**What to do**
Repeat everything in the material exactly.

[Scripts that build objects]
----------------------------------------
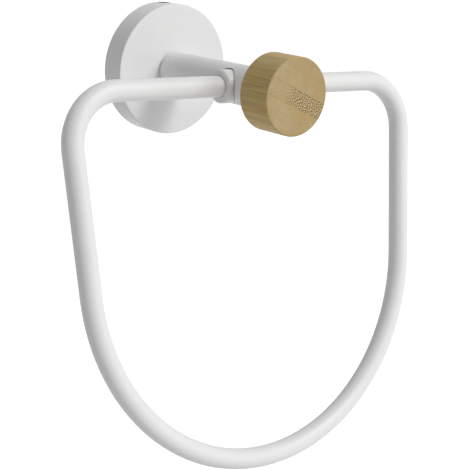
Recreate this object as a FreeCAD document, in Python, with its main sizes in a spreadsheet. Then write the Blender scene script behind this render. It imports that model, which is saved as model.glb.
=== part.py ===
"""Towel ring on a round wall rosette: a closed ring of bent bar, which swings and slides in a lined bore across
the post, with a bush on each side of it, and a bamboo disc on the post's front end.

Frame, in millimetres: the wall is the plane Y = 0 and the object stands out towards -Y. The origin is the
centre of the rosette on the wall, +X is to the right and +Z is up.
"""
import FreeCAD, Part
import math
import os

import Sketcher

# Driving dimensions: name, size in millimetres (or degrees), what it is
SIZES = [
    ("rosette_radius", 25.9, "outer radius of the round wall cover"),
    ("rosette_depth", 10.5, "how far its face stands off the wall"),
    ("rosette_rim_wall", 3.0, "thickness of the rim, which carries the grub screw's thread"),
    ("rosette_face_wall", 2.5, "thickness of the face that the post is screwed to"),
    ("rosette_edge_round", 0.5, "rounding of the front edge"),
    ("rosette_root_round", 1.0, "rounding inside, between rim and face"),
    ("bracket_clearance", 0.3, "gap between the wall bracket and the inside of the rim"),
    ("bracket_headroom", 2.0, "gap between the bracket's collar and the inside of the face"),
    ("bracket_web", 2.0, "thickness of the bracket's plate on the wall"),
    ("bracket_collar_wall", 2.5, "thickness of the bracket's collar"),
    ("bracket_opening_radius", 8.0, "central opening, round the head of the post screw"),
    ("slot_spacing", 28.0, "distance between the two wall screws"),
    ("slot_width", 4.5, "width of each slot"),
    ("slot_length", 7.5, "length of each slot from end to end"),
    ("grub_height", 3.3, "distance of the grub screw's axis from the wall"),
    ("grub_turn", 2.4, "how far left of the top the grub screw sits, in degrees round the rosette"),
    ("grub_radius", 1.5, "M3 grub screw"),
    ("grub_length", 4.0, "its length"),
    ("grub_tip_radius", 0.4, "flat on the cone point"),
    ("grub_key", 1.5, "width across the flats of its socket"),
    ("grub_recess_radius", 2.3, "shallow round recess in the rim, over the grub screw"),
    ("grub_recess_depth", 0.8, "depth of that recess"),
    ("thread_clearance", 0.05, "radial play between a screw and its tapped hole"),
    ("post_radius", 7.8, "radius of the post at its front end"),
    ("post_root_radius", 7.25, "its radius over the foot, from where it widens evenly to the front"),
    ("post_reach", 69.3, "distance of the post's front end from the wall"),
    ("post_foot_radius", 6.5, "radius of the narrower foot that seats on the rosette"),
    ("post_foot_height", 0.9, "height of that foot, which shows as a dark line"),
    ("spigot_radius", 5.0, "spigot that centres the post in the rosette's face"),
    ("spigot_flats", 8.0, "width across the two flats that stop the post turning"),
    ("spigot_setback", 0.3, "how far the spigot stops short of the inside of the face"),
    ("spigot_clearance", 0.05, "play round the spigot"),
    ("washer_radius", 6.2, "washer under the post screw's head"),
    ("washer_thickness", 1.2, "its thickness"),
    ("screw_radius", 3.0, "M6 post screw and stud"),
    ("screw_length", 14.0, "length of the post screw under its head"),
    ("screw_head_radius", 5.2, "radius of its head"),
    ("screw_head_height", 3.0, "height of its head"),
    ("screw_key", 4.0, "width across the flats of its socket"),
    ("screw_key_depth", 2.0, "depth of its socket"),
    ("tap_runout", 1.0, "free depth of a tapped hole past the screw's end"),
    ("pivot_setback", 17.7, "distance of the cross-bore's axis behind the post's front end"),
    ("pivot_drop", 0.6, "how far that axis lies below the post's own axis"),
    ("bar_clearance", 0.1, "play of the ring's bar in the liner"),
    ("liner_wall", 0.8, "wall of the liner that the bar runs in"),
    ("liner_clearance", 0.08, "play of the liner in post and bushes"),
    ("liner_end_play", 0.1, "play at each end of the liner"),
    ("bush_radius", 6.3, "outer radius of the bush in each side of the post"),
    ("bush_reach", 9.6, "distance of its face from the post's axis"),
    ("bush_face_wall", 1.2, "wall in front of the liner's end"),
    ("bush_opening_radius", 4.3, "opening in that wall, round the bar"),
    ("bush_back", 3.4, "distance of its back from the post's axis"),
    ("bush_gap", 0.5, "gap round it in the post's side, which shows as a dark line"),
    ("bush_foot_radius", 5.8, "narrower foot, which holds it in the post"),
    ("bush_foot_end", 2.2, "distance of the foot's end from the post's axis"),
    ("bush_edge_round", 0.8, "rounding of the bush's outer edge"),
    ("bar_radius", 4.0, "radius of the round bar that the ring is bent from"),
    ("ring_width", 160.5, "width of the ring between the middles of its bar"),
    ("ring_height", 143.0, "height of the ring between the middles of its bar"),
    ("corner_radius", 19.0, "bend at each end of the straight stretch, to the middle of the bar"),
    ("side_taper", 3.7, "how much each side leans inwards, in degrees"),
    ("rest_swing", 11.0, "how far the ring stands out from upright as shown, in degrees"),
    ("ring_shift", 5.6, "how far the ring has slid to the right as shown"),
    ("stud_in_post", 7.0, "depth of the stud in the post"),
    ("stud_in_disc", 8.0, "depth of the stud in the disc"),
    ("stud_chamfer", 0.5, "chamfer on the ends of the threads"),
    ("disc_radius", 14.4, "radius of the bamboo disc"),
    ("disc_thickness", 14.8, "its thickness"),
    ("disc_edge", 0.6, "rounding of its edges"),
]

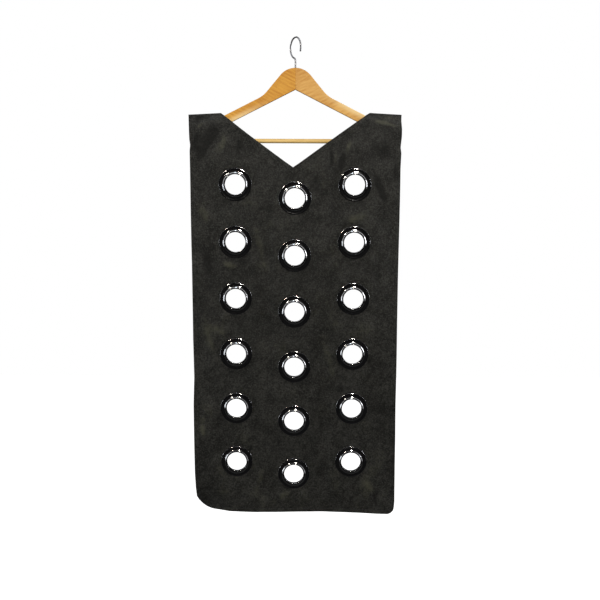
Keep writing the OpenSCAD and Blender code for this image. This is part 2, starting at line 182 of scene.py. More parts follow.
# %% Sizes of the folds, as in the packed solids
FOLD_DEPTH, FOLD_LENGTH = 4 * MM, 860 * MM
EDGE_WAVE, EDGE_LENGTH = 5 * MM, 450 * MM
HEM_WAVE, HEM_LENGTH = 3 * MM, 280 * MM
CORNER_CURL, CORNER_ZONE = 12 * MM, 80 * MM
ROW_GAP = 10 * MM
mid_out = column_pitch - FLAT_R
edge_in = column_pitch + FLAT_R
hem_zone = last_row_z - FLAT_R - hem_z
lean_in_x = seam_in_x - 6 * MM
print(f"folds {FOLD_DEPTH / MM:.0f} mm deep, {hem_zone / MM:.0f} mm of cloth below the last eyelets")


# %% Lean of the shoulders
def shoulder_top(x):
    """Height of the shoulder seam's top edge."""
    return corner_z - SHOULDER_FALL * np.clip((x - NECK_HALF) / (cover_half - NECK_HALF), 0, None)


def lean(x, z):
    """How far the shoulder has leaned back: 0 on the arm, 1 at the seam."""
    x = np.abs(x)
    on_arm = arm_top(np.maximum(x, lean_in_x))
    low = on_arm - WOOD_ROUND
    high = np.where(x < seam_in_x, on_arm + SEAM_LIFT, shoulder_top(x) - SEAM_H)
    t = np.clip((z - low) / (high - low), 0, 1)
    return t * t


print("lean at the shoulder's corner:", round(float(lean(NECK_HALF, corner_z)), 2))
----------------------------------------
**Complete output**
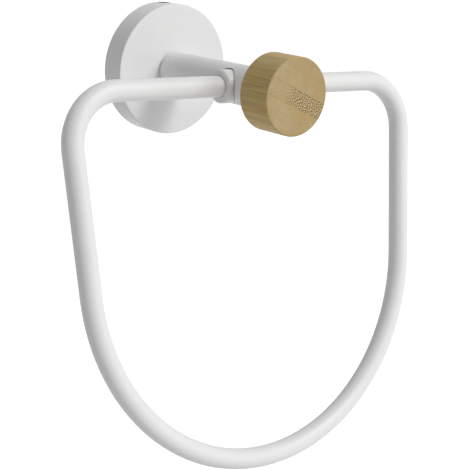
Recreate this object as a FreeCAD document, in Python, with its main sizes in a spreadsheet. Then write the Blender scene script behind this render. It imports that model, which is saved as model.glb.
=== part.py ===
"""Towel ring on a round wall rosette: a closed ring of bent bar, which swings and slides in a lined bore across
the post, with a bush on each side of it, and a bamboo disc on the post's front end.

Frame, in millimetres: the wall is the plane Y = 0 and the object stands out towards -Y. The origin is the
centre of the rosette on the wall, +X is to the right and +Z is up.
"""
import FreeCAD, Part
import math
import os

import Sketcher

# Driving dimensions: name, size in millimetres (or degrees), what it is
SIZES = [
    ("rosette_radius", 25.9, "outer radius of the round wall cover"),
    ("rosette_depth", 10.5, "how far its face stands off the wall"),
    ("rosette_rim_wall", 3.0, "thickness of the rim, which carries the grub screw's thread"),
    ("rosette_face_wall", 2.5, "thickness of the face that the post is screwed to"),
    ("rosette_edge_round", 0.5, "rounding of the front edge"),
    ("rosette_root_round", 1.0, "rounding inside, between rim and face"),
    ("bracket_clearance", 0.3, "gap between the wall bracket and the inside of the rim"),
    ("bracket_headroom", 2.0, "gap between the bracket's collar and the inside of the face"),
    ("bracket_web", 2.0, "thickness of the bracket's plate on the wall"),
    ("bracket_collar_wall", 2.5, "thickness of the bracket's collar"),
    ("bracket_opening_radius", 8.0, "central opening, round the head of the post screw"),
    ("slot_spacing", 28.0, "distance between the two wall screws"),
    ("slot_width", 4.5, "width of each slot"),
    ("slot_length", 7.5, "length of each slot from end to end"),
    ("grub_height", 3.3, "distance of the grub screw's axis from the wall"),
    ("grub_turn", 2.4, "how far left of the top the grub screw sits, in degrees round the rosette"),
    ("grub_radius", 1.5, "M3 grub screw"),
    ("grub_length", 4.0, "its length"),
    ("grub_tip_radius", 0.4, "flat on the cone point"),
    ("grub_key", 1.5, "width across the flats of its socket"),
    ("grub_recess_radius", 2.3, "shallow round recess in the rim, over the grub screw"),
    ("grub_recess_depth", 0.8, "depth of that recess"),
    ("thread_clearance", 0.05, "radial play between a screw and its tapped hole"),
    ("post_radius", 7.8, "radius of the post at its front end"),
    ("post_root_radius", 7.25, "its radius over the foot, from where it widens evenly to the front"),
    ("post_reach", 69.3, "distance of the post's front end from the wall"),
    ("post_foot_radius", 6.5, "radius of the narrower foot that seats on the rosette"),
    ("post_foot_height", 0.9, "height of that foot, which shows as a dark line"),
    ("spigot_radius", 5.0, "spigot that centres the post in the rosette's face"),
    ("spigot_flats", 8.0, "width across the two flats that stop the post turning"),
    ("spigot_setback", 0.3, "how far the spigot stops short of the inside of the face"),
    ("spigot_clearance", 0.05, "play round the spigot"),
    ("washer_radius", 6.2, "washer under the post screw's head"),
    ("washer_thickness", 1.2, "its thickness"),
    ("screw_radius", 3.0, "M6 post screw and stud"),
    ("screw_length", 14.0, "length of the post screw under its head"),
    ("screw_head_radius", 5.2, "radius of its head"),
    ("screw_head_height", 3.0, "height of its head"),
    ("screw_key", 4.0, "width across the flats of its socket"),
    ("screw_key_depth", 2.0, "depth of its socket"),
    ("tap_runout", 1.0, "free depth of a tapped hole past the screw's end"),
    ("pivot_setback", 17.7, "distance of the cross-bore's axis behind the post's front end"),
    ("pivot_drop", 0.6, "how far that axis lies below the post's own axis"),
    ("bar_clearance", 0.1, "play of the ring's bar in the liner"),
    ("liner_wall", 0.8, "wall of the liner that the bar runs in"),
    ("liner_clearance", 0.08, "play of the liner in post and bushes"),
    ("liner_end_play", 0.1, "play at each end of the liner"),
    ("bush_radius", 6.3, "outer radius of the bush in each side of the post"),
    ("bush_reach", 9.6, "distance of its face from the post's axis"),
    ("bush_face_wall", 1.2, "wall in front of the liner's end"),
    ("bush_opening_radius", 4.3, "opening in that wall, round the bar"),
    ("bush_back", 3.4, "distance of its back from the post's axis"),
    ("bush_gap", 0.5, "gap round it in the post's side, which shows as a dark line"),
    ("bush_foot_radius", 5.8, "narrower foot, which holds it in the post"),
    ("bush_foot_end", 2.2, "distance of the foot's end from the post's axis"),
    ("bush_edge_round", 0.8, "rounding of the bush's outer edge"),
    ("bar_radius", 4.0, "radius of the round bar that the ring is bent from"),
    ("ring_width", 160.5, "width of the ring between the middles of its bar"),
    ("ring_height", 143.0, "height of the ring between the middles of its bar"),
    ("corner_radius", 19.0, "bend at each end of the straight stretch, to the middle of the bar"),
    ("side_taper", 3.7, "how much each side leans inwards, in degrees"),
    ("rest_swing", 11.0, "how far the ring stands out from upright as shown, in degrees"),
    ("ring_shift", 5.6, "how far the ring has slid to the right as shown"),
    ("stud_in_post", 7.0, "depth of the stud in the post"),
    ("stud_in_disc", 8.0, "depth of the stud in the disc"),
    ("stud_chamfer", 0.5, "chamfer on the ends of the threads"),
    ("disc_radius", 14.4, "radius of the bamboo disc"),
    ("disc_thickness", 14.8, "its thickness"),
    ("disc_edge", 0.6, "rounding of its edges"),
]

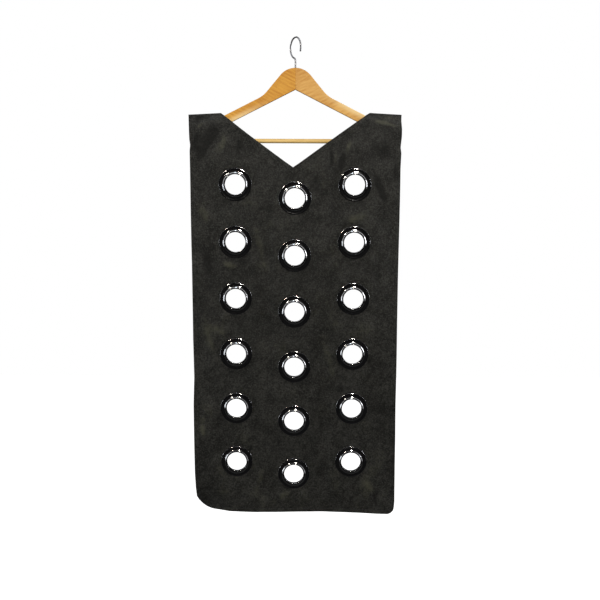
Keep writing the OpenSCAD and Blender code for this image. This is part 2, starting at line 182 of scene.py. More parts follow.
# %% Sizes of the folds, as in the packed solids
FOLD_DEPTH, FOLD_LENGTH = 4 * MM, 860 * MM
EDGE_WAVE, EDGE_LENGTH = 5 * MM, 450 * MM
HEM_WAVE, HEM_LENGTH = 3 * MM, 280 * MM
CORNER_CURL, CORNER_ZONE = 12 * MM, 80 * MM
ROW_GAP = 10 * MM
mid_out = column_pitch - FLAT_R
edge_in = column_pitch + FLAT_R
hem_zone = last_row_z - FLAT_R - hem_z
lean_in_x = seam_in_x - 6 * MM
print(f"folds {FOLD_DEPTH / MM:.0f} mm deep, {hem_zone / MM:.0f} mm of cloth below the last eyelets")


# %% Lean of the shoulders
def shoulder_top(x):
    """Height of the shoulder seam's top edge."""
    return corner_z - SHOULDER_FALL * np.clip((x - NECK_HALF) / (cover_half - NECK_HALF), 0, None)


def lean(x, z):
    """How far the shoulder has leaned back: 0 on the arm, 1 at the seam."""
    x = np.abs(x)
    on_arm = arm_top(np.maximum(x, lean_in_x))
    low = on_arm - WOOD_ROUND
    high = np.where(x < seam_in_x, on_arm + SEAM_LIFT, shoulder_top(x) - SEAM_H)
    t = np.clip((z - low) / (high - low), 0, 1)
    return t * t


print("lean at the shoulder's corner:", round(float(lean(NECK_HALF, corner_z)), 2))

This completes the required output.